It’s 1901, and the cause of Irish independence needs money. So what better
plan could there be than to break into the nigh impregnable Bank of England and
steal the King’s gold bullion? Because a bunch of people with dubious Irish
accents won’t be able to plan this sort of heist on their own, the cause’s upper
echelons import US-Irish criminal mastermind Charles Norgate (Aldo Ray).

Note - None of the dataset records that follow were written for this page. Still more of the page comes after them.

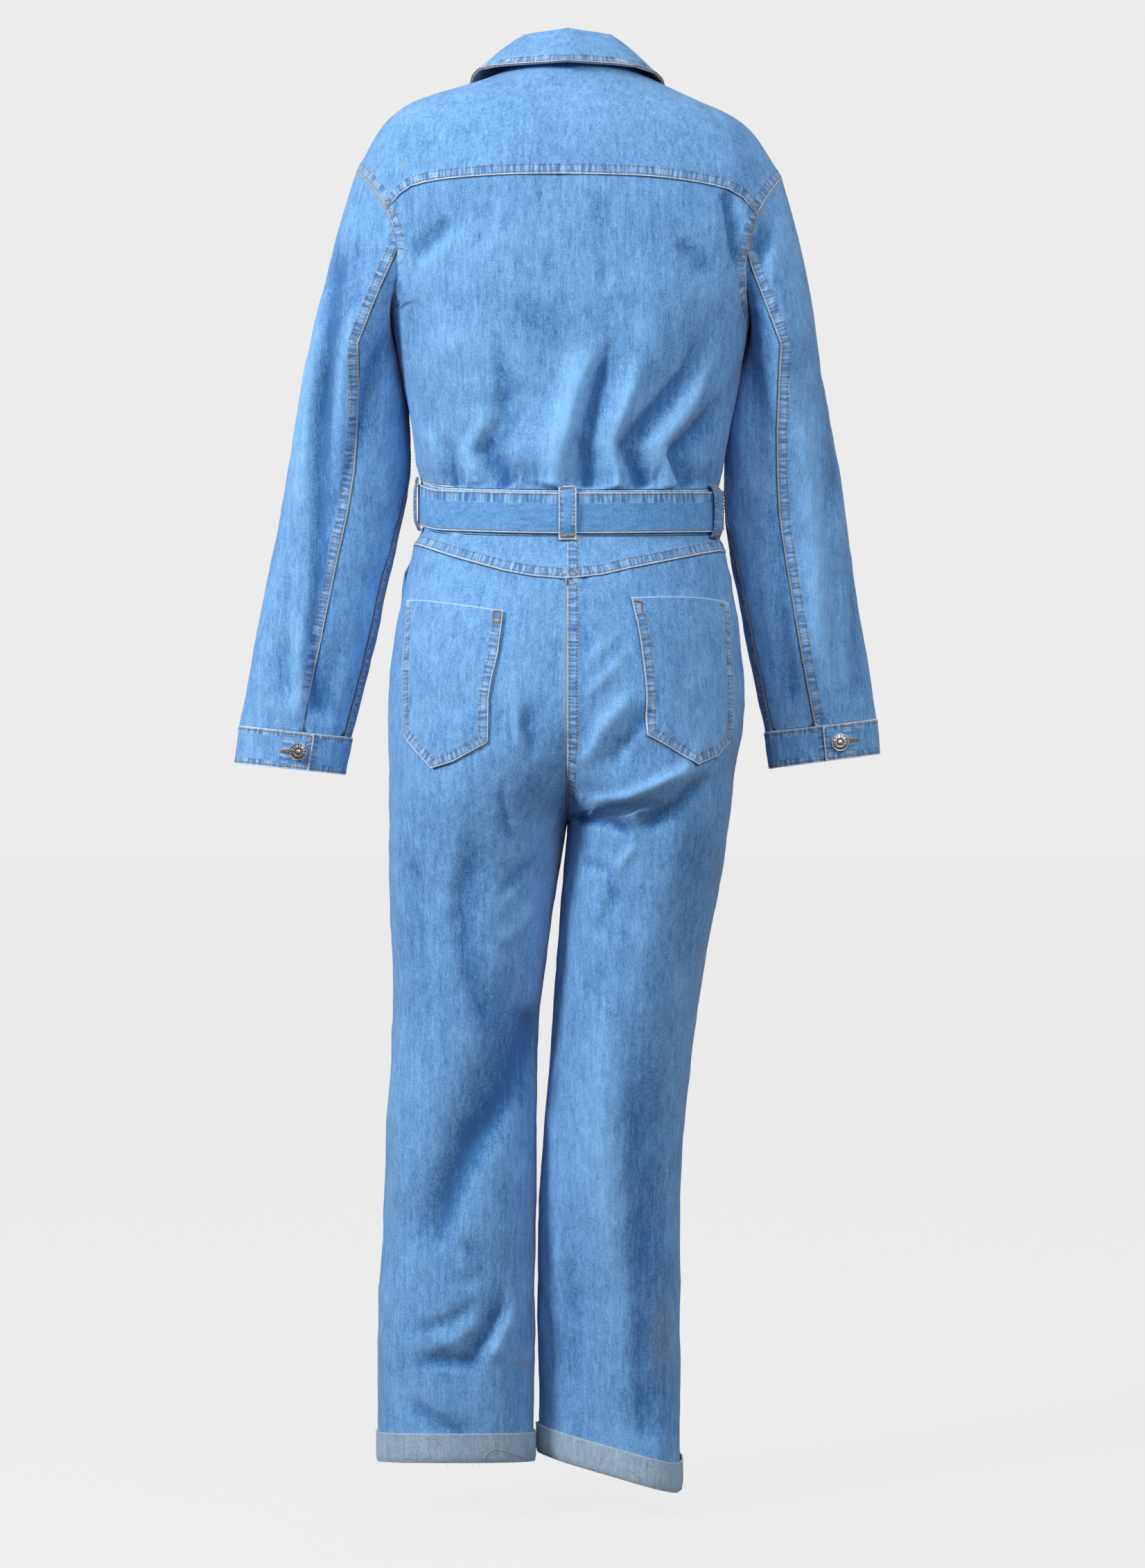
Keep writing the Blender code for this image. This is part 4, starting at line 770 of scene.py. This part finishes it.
SLEEVE_TUBES = {
    "left": ([(-0.72, -0.288, 0.034), (-0.66, -0.283, 0.034), (-0.60, -0.267, 0.035), (-0.50, -0.247, 0.037),
              (-0.40, -0.2265, 0.036), (-0.33, -0.2215, 0.028), (-0.285, -0.220, 0.0135),
              (-0.22, -0.212, 0.0)], -0.22),
    "right": ([(-0.72, 0.257, 0.034), (-0.66, 0.2535, 0.034), (-0.60, 0.242, 0.035), (-0.50, 0.2245, 0.037),
               (-0.40, 0.2135, 0.036), (-0.33, 0.2125, 0.028), (-0.285, 0.212, 0.0135), (-0.22, 0.206, 0.0)],
              -0.22),
}
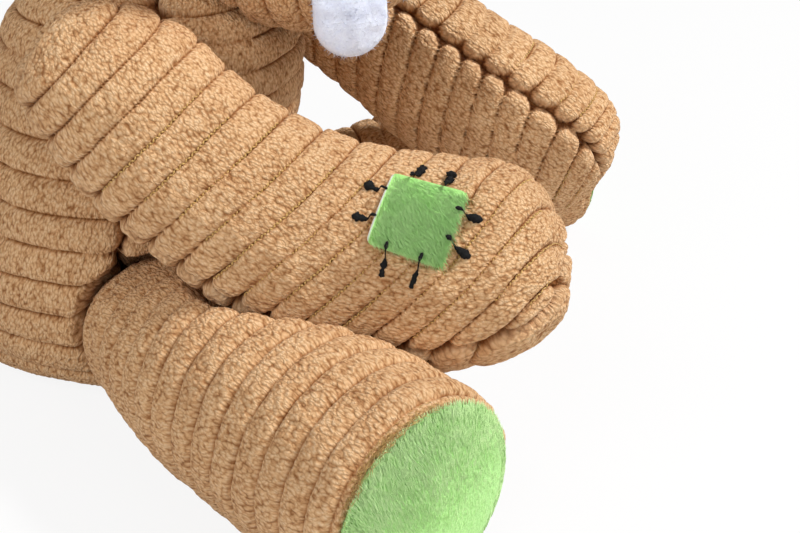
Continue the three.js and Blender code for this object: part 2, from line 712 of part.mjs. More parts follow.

Norgate does need a bit of time to come up with a good plan, but does some
fine preparation work breaking into a museum, befriending alcoholic sewer
experts as well as Monty Fitch (Peter O’Toole) the upper-class sportsman type
Captain of the part (insert correct military jargon here) of the Royal Guards
responsible for protecting the Bank. He also finds time for the important
business of romancing widow and boss of the cause’s spy operations Iris Muldoon
(Elizabeth Sellars). Once the plan’s ready, there certainly won’t be anything
that could go wrong, right?
John Guillerman’s The Day They Robbed the Bank of England is a
surprisingly entertaining film despite a rather dubious script that doesn’t
bother to flesh its characters out properly and includes a painfully awkwardly
realized romance. This good impression is particularly surprising in a film that
additionally has to try and pretend Aldo Ray is any kind of mastermind as well
as really rather attractive, both things even I can’t bring myself to suspend my
disbelief for.
Characterisation beyond presenting someone as a slightly whimsical comic
relief figure isn’t the script’s forte. In fact, the only character here with an
actual, interesting arc is O’Toole’s Fitch. As the actor plays him, he’s a man
hiding his disgust at himself for being really not more than a tin soldier
without anything going for him except his upbringing and his uniform under much
alcohol and bluster who finds a chance to prove himself and grows through it.
I’m not even sure how much of this is thanks to the script – whose other
characters you could sum up with names like Whiny O’Malley without being unfair
– and how much to O’Toole; I very much suspect the latter, O’Toole making much
out of the tiniest hints of an inner life the script provides.
The plot tends to digress into the wrong directions too – the romance between
Norgate and Muldoon and Whiny’s jealousy really doesn’t add anything to the
film, and the last act turn-around of the Cause against the robbery doesn’t do
much but add a distraction to what was until that point a half hour of very
tightly directed heist suspense with the film cutting between Norgate and his
buddies digging (well, and Whiny whining) and avoiding discovery, and Fitch
slowly realizing what’s going on right below his feet.
Apart from O’Toole, it is Guillermin’s often clever – and always good-looking
– direction that turns this one from just a badly written film without much to
say or do into an interesting little heist movie. The director grabs every
opportunity to create little moments of suspense and our old paradoxical buddy,
mild excitement, that very aptly distract from the various failings of script
and casting; though even he doesn’t manage to convince me to think of Aldo Ray’s
love life with anything but a shudder.